DS: You're working on integration between the elements of the Command Post of the Future: Battle Command Sustainment and Support, Tactical Airspace Integration and Advanced Field Artillery Tactical Data System. What are you doing, and what are the technical challenges associated with that effort?
Price: PM BC is initially collapsing the logistics, fires and airspace product lines onto the CPOF application. CPOF offers a good channel for human-centered collaboration and provides the core capability the commander and staff need in the field. Based on the evolution of CPOF from an application to a broader development framework, future collaborative capabilities will be developed and deployed in this environment.
The government and the CPOF prime developer have also reached an agreement to transition the CPOF code baseline to the government in the near future. This will allow the opportunity for the government to guide the product baseline and supporting applications in a more open, competitive environment.
PM BC, in collaboration with the Army chief information office, has also launched a complementary Web services development environment. This effort recognizes that not all battle command functions need to be in the collaborative environment. A government-driven effort based on open standards and products provides an operationally relevant alternative to support the collaborative activities, as well as maximize competitive opportunities on this baseline.
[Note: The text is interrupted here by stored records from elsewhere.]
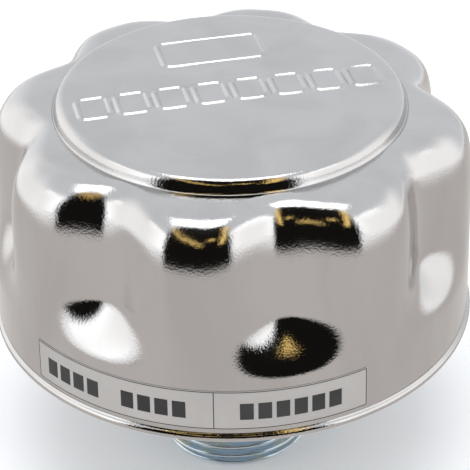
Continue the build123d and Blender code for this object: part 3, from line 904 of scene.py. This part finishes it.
def screen(name, azimuths, elevations, distance, material, slant=0.0, feather=0.0):
    """Part of a sphere round the breather, between two azimuths and two elevations in degrees. A slant
    shifts its azimuth with height, and a feather is the share of its width over which its edges fade."""
    across, up = np.meshgrid(np.linspace(0, 1, screen_points), np.linspace(0, 1, screen_points))
    edge = np.minimum(np.minimum(across, 1 - across), np.minimum(up, 1 - up))
    glow = smooth_rise(edge / feather) if feather else 1 + 0 * edge
    azimuth = azimuths[0] + (azimuths[1] - azimuths[0]) * across
    elevation = elevations[0] + (elevations[1] - elevations[0]) * up
    azimuth = np.radians(azimuth + slant * (elevation - np.mean(elevations)))
    elevation = np.radians(elevation)
    x = np.sin(azimuth) * np.cos(elevation)
    y = -np.cos(azimuth) * np.cos(elevation)
    points = np.stack([x, y, np.sin(elevation)], axis=-1) * distance
    index = np.arange(screen_points * screen_points).reshape(screen_points, screen_points)
    mesh = bpy.data.meshes.new(name)
    mesh.from_pydata(points.reshape(-1, 3).tolist(), [], grid_quads(index))
    mirrored_only(placed(name, mesh, material), glow)


def card_ring(name, inner, outer, level, material):
    """A flat ring round the breather, at a level, that only the mirrored light sees."""
    angle = columns_round(card_columns)
    mesh = grid_mesh(name, np.array([ring(outer, angle, level), ring(inner, angle, level)]))
    mirrored_only(placed(name, mesh, material), np.ones(len(mesh.vertices)))


dark = emitter("dark_screen", (0.010, 0.009, 0.008), 1.0)
gold = emitter("warm_strip", (0.95, 0.66, 0.22), 2.2)
white = emitter("white_screen", (1.0, 1.0, 1.0), 1.5)
card = emitter("grey_card", (0.75, 0.715, 0.69), 1.0)
screen("dark_screen", (-34, 48), (-4.0, 71), dark_distance, dark)
screen("white_screen_left", (-155, -24), (-14, 56), white_distance, white, feather=white_feather)
screen("white_screen_right", (36, 135), (-14, 54), white_distance, white, feather=white_feather)
card_ring("grey_card", 0.018, 0.40, spigot_end + 0.0003, card)
screen("warm_strip_left", (-17, -13), (32, 62), strip_distance, gold, slant=-1.2)
screen("warm_strip_middle", (12, 21), (43, 46), strip_distance, gold, slant=0.8)
screen("warm_strip_right", (36, 42), (32, 64), strip_distance, gold, slant=0.4)


def soft_light(name, position, width, height, power):
    """A rectangular area light aimed at the breather."""
    lamp = bpy.data.lights.new(name, "AREA")
    lamp.shape = "RECTANGLE"
    lamp.size = width
    lamp.size_y = height
    lamp.energy = power
    light = bpy.data.objects.new(name, lamp)
    bpy.context.scene.collection.objects.link(light)
    light.matrix_world = look_from(position, light_target)


soft_light("top_light", (0.0, -0.22, 1.15), 0.78, 0.74, 4.8)
soft_light("left_light", (-0.9, -0.55, 0.45), 0.8, 0.9, 2.8)
soft_light("right_light", (0.95, -0.35, 0.45), 0.7, 0.9, 2.4)

world = bpy.data.worlds.new("studio")
world.use_nodes = True
world.node_tree.nodes["Background"].inputs["Color"].default_value = (0.91, 0.94, 0.98, 1)
world.node_tree.nodes["Background"].inputs["Strength"].default_value = 1.0
bpy.context.scene.world = world
bpy.context.scene.view_settings.view_transform = "Standard"
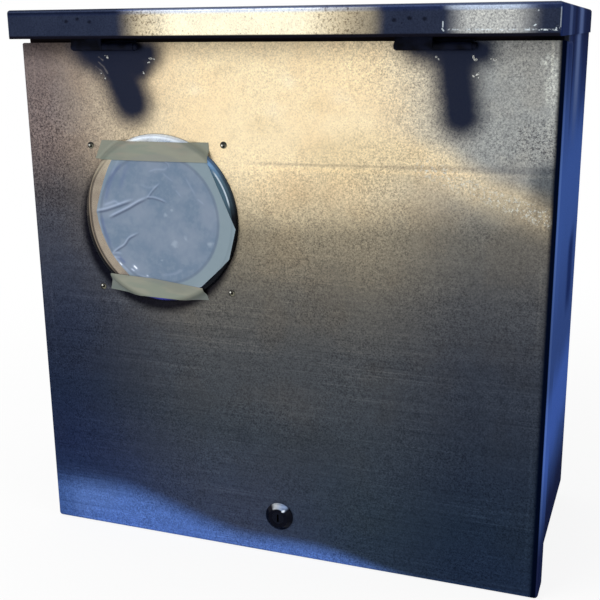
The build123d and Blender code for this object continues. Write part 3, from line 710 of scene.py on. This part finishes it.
class OBJECT_OT_hardware_finishes(bpy.types.Operator):
    """Finish the hinges, fasteners, seals and lock"""
    bl_idname = "enclosure.hardware_finishes"
    bl_label = "Hardware finishes"

    def execute(self, context):
        look = context.scene.enclosure_hardware
        dress(painted_hinge(look.hinge), *[f"hinge_{part}_{side}" for side in ("left", "right")
                                           for part in ("frame_leaf", "door_leaf", "pin")])
        dress(plated("zinc_plating", look.zinc), "plate_spacers", "plate_studs", "plate_washers",
              "plate_nuts", "window_retainer", "lock_nut")
        dress(dark_rivets(), "window_rivets")
        dress(plated("earth_brass", look.brass, 0.25), "earth_stud", "earth_washers", "earth_nuts")
        dress(plated("lock_plating", look.zinc, 0.2, 0.0004), "lock_cam", "lock_cam_screw")
        dress(plated("lock_cylinder_blackened", look.cylinder, 0.3, 0.0004), "lock_cylinder")
        dress(soft_black("rubber_moulded", look.rubber, 0.0007, 0.6, 0.00003),
              "cable_grommet_left", "cable_grommet_right", "window_gasket")
        dress(soft_black("foam_cells", look.foam, 0.0016, 0.9, 0.0003), "door_seal")
        dress(glossy_lock(look.lock), "lock_housing")
        return {"FINISHED"}


class WindowSettings(bpy.types.PropertyGroup):
    """The window's rim and pane, and the film and tapes laid over them."""

    # Painted reflections on the polished rim: warm on the left, dark on the right and foot
    rim_warm_reflection: screen_colour("Rim, left", (160, 149, 134), "Polished rim on its left")
    rim_dark_reflection: screen_colour("Rim, right", (5, 9, 17), "Polished rim on its right and foot")
    film: screen_colour("Film", (120, 134, 153), "Milky film over the window")
    tape: screen_colour("Tape", (122, 126, 116), "Tape across the film's ends")
    film_thickness: length("Film thickness", 0.12, "Thickness of the film")
    tape_thickness: length("Tape thickness", 0.14, "Thickness of the tape")
    crease_height: length("Crease height", 1.3, "Height of the film's largest crease")
    sag: length("Film sag", 0.55, "How far the film hangs into the ring")
    grid: IntProperty(name="Grid", description="Cells across the film", default=220, min=20)


# Painted reflections on the polished rim
RIM_NIGHT = (30, 35, 75)
RIM_BLUE = (60, 65, 155)
RIM_STEEL = (75, 100, 115)
RIM_SKY = (120, 160, 205)
RIM_PALE = (205, 215, 225)
RIM_CREAM = (210, 200, 175)
RIM_DIM = (60, 55, 50)


def round_ramp(shade, turn, stops):
    """Colours round the window, by angles in degrees from the right, going up."""
    return shade.ramp(turn, -math.pi, math.pi, [(math.radians(at), hue) for at, hue in stops])


def polished_rim(look):
    """Polished ring: flat face and outer bend, each with its own painted reflections round the window.
    """
    shade = Shade("rim_polished", Specular_IOR_Level=0.1)
    turn = shade.turn(WINDOW_X, WINDOW_Z)
    radius = shade.radius(WINDOW_X, WINDOW_Z)
    hidden = shade.x.fade(WINDOW_X - 0.03, WINDOW_X - 0.05)
    hidden = hidden * shade.z.fade(WINDOW_Z + 0.04, WINDOW_Z - 0.005)
    radius = radius + hidden * 0.0034
    warm, dark = seen(look.rim_warm_reflection), seen(look.rim_dark_reflection)
    # Painted reflections round the flat face and round the outer bend
    face = round_ramp(shade, turn, [
        (-180, warm), (-130, warm), (-110, RIM_NIGHT), (-90, RIM_BLUE), (-70, RIM_NIGHT), (-50, dark),
        (-5, dark), (20, RIM_STEEL), (36, RIM_STEEL), (55, RIM_SKY), (90, RIM_PALE),
        (125, RIM_CREAM), (150, warm), (180, warm),
    ])
    bend = round_ramp(shade, turn, [
        (-180, RIM_DIM), (-155, dark), (-110, dark), (-90, RIM_BLUE), (-70, dark), (5, dark),
        (30, RIM_STEEL), (50, RIM_SKY), (75, RIM_PALE), (105, RIM_PALE), (120, RIM_CREAM),
        (155, RIM_DIM), (180, RIM_DIM),
    ])
    # Painted reflection lines at the rim's edge and bend on the left, a painted highlight on the bend at
    # the upper right, and painted shade past the outer edge except at the top and left
    leftward = abs(turn).fade(2.1, 2.6)
    shoulder = RIM_BEND - 0.0004, RIM_BEND + 0.0012
    edge = radius.near(RIM_EDGE, 0.001, 0.0003) * leftward
    bend_dark_reflection = radius.near(RIM_BEND, 0.001, 0.0003) * leftward
    gleam = radius.near(RIM_BEND, 0.0011, 0.0003) * turn.near(0.45, 0.27, 0.16)
    outer_edge_shade = radius.fade(RIM_EDGE + 0.0005, RIM_EDGE + 0.0016) * turn.fade(1.1, 0.9)
    cloud = shade.noise(0.012, 3.0).fade(0.35, 0.65, 0.0, 0.45)
    base = shade.blend(radius.fade(*shoulder), face, bend).covered(
        edge * 0.4, (186, 170, 148), bend_dark_reflection * 0.6, (70, 62, 58), gleam * 0.85, (204, 218, 230))
    base = base.tinted(outer_edge_shade * 0.7, (0.2, 0.22, 0.3), cloud, (0.68, 0.66, 0.68))
    return shade.finish(Base_Color=base, Metallic=radius.fade(*shoulder, METAL, DULL),
                        Roughness=shade.noise(0.003, 3.0).fade(0.3, 0.8, 0.24, 0.36))


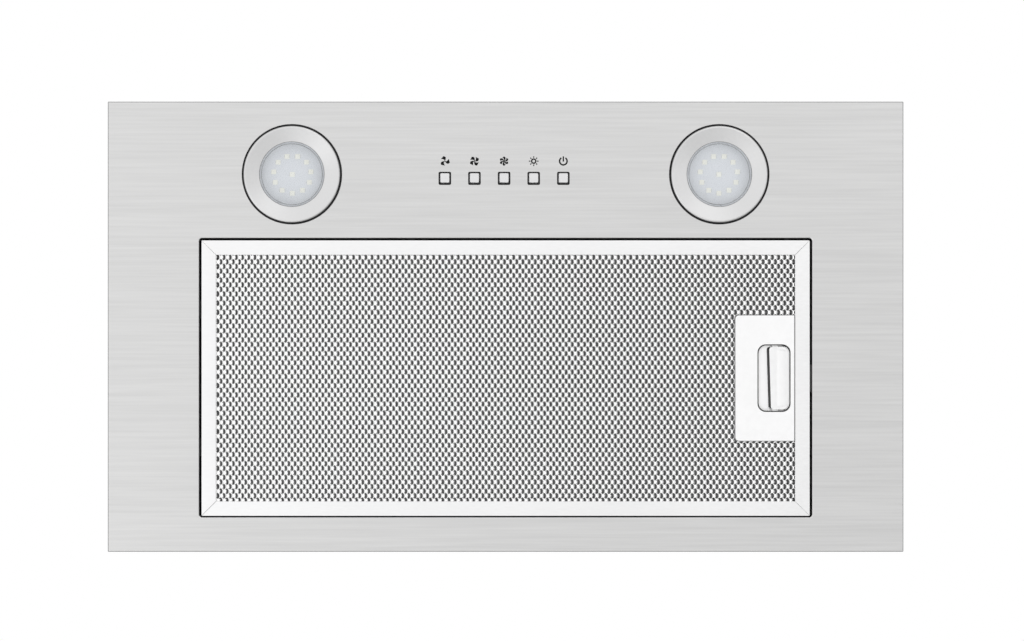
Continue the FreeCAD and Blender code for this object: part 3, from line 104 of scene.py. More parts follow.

Our hope is that the combined approach also motivates nonstandard developers to begin in the Battle Command collaborative architecture.
If a product developer has sufficient momentum with a product, building in this common environment provides the opportunity to scale successful solutions Army-wide. This approach to development will maximize the boundaries of innovation for the Battle Command capabilities we will field to the operational Army and bring a significant impact to the future, modular force.